A review by poorlywordedbookreviews
Culture: A new world history by Martin Puchner

informative inspiring reflective medium-paced

4.0

Culture is created. Culture is lived. Culture is a process, a dimension. Culture is recycled, borrowed, expanded, cannibalised. It is not static, nor linear. Cultural purity is a myth and cultural preservation (in its live form) stagnating, often futile. 
   
In this wide ranging book (it’s truly global in its examples, and covers from ancient Egypt to modern K-Pop) the author presents a lot of really interesting stuff about cultures you may not know well - and how cultural aspects did/may have been exported and adapted. It is well written and very accessible. I found the sections on more ancient and non western cultures more engaging, but there’s definitely something for everyone; from how Akhenaten & Nefertiti’s monotheistic beliefs may have influenced early Judaism, to Nigerian reinterpretations of western literary and theatre traditions to build independent nations, to the Japanese ‘wave’ and mystery pillars in the Indian subcontinent.
   
I think what this book lacks is a clearer commentary on the modern day discourse of cultural appropriation. What this book demonstrates is appropriation is a fundamental part of cultural processes; it’s normal, it’s often beneficial, and it’s sometimes the only thing that lets cultural aspects flourish or survive (via idea migration).
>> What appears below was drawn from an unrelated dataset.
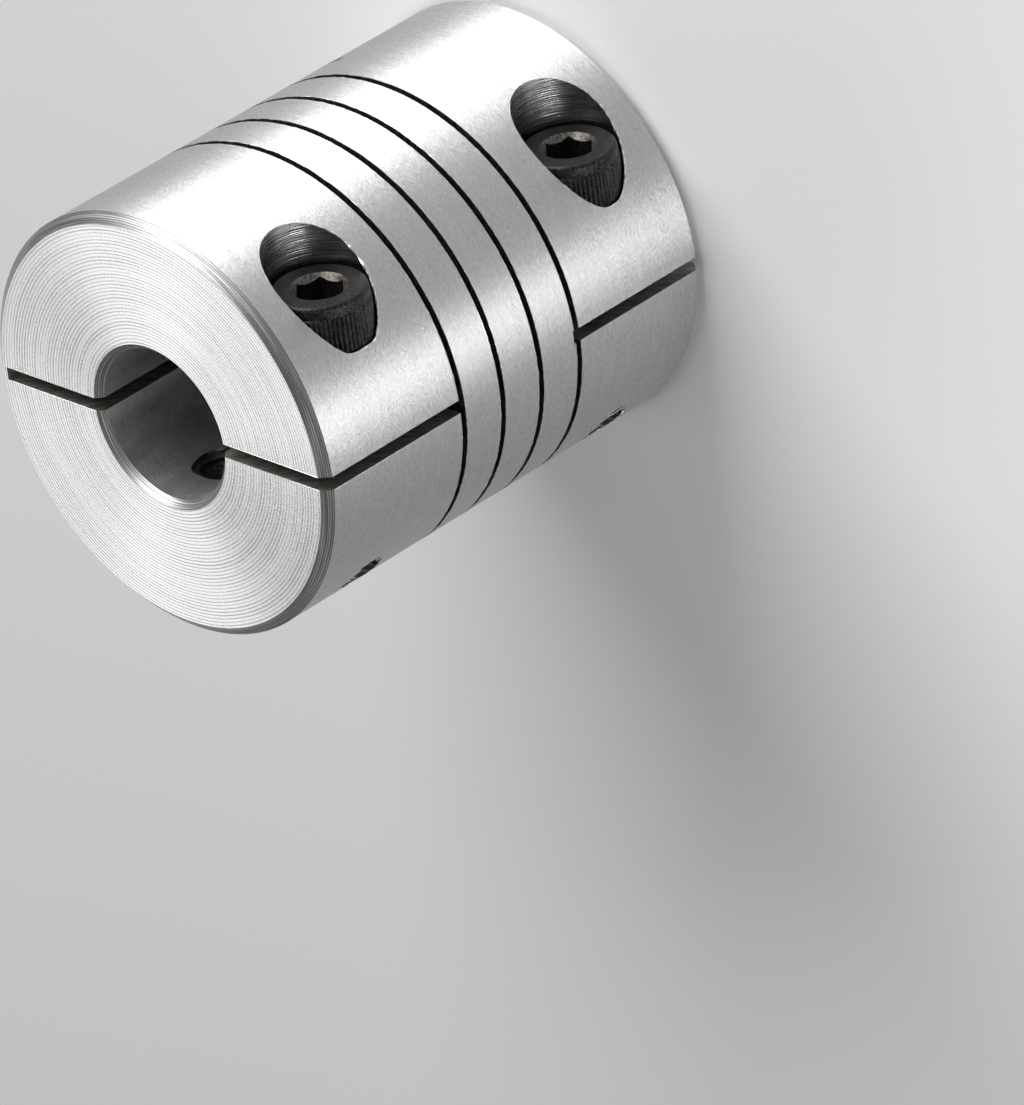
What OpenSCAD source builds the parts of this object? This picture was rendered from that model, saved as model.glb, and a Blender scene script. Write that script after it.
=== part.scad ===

What a less nuanced reader could take from this is that ‘cultural appropriation is not a ‘thing’, what are these woke numpties on about’… when what they really need is some context on the complexity of the appropriation issue (ie. it’s the power imbalances in appropriation between cultures that are now far more intertwined / happening on a much faster time scale). 
   
Overall thought a really interesting book, and I learnt a lot.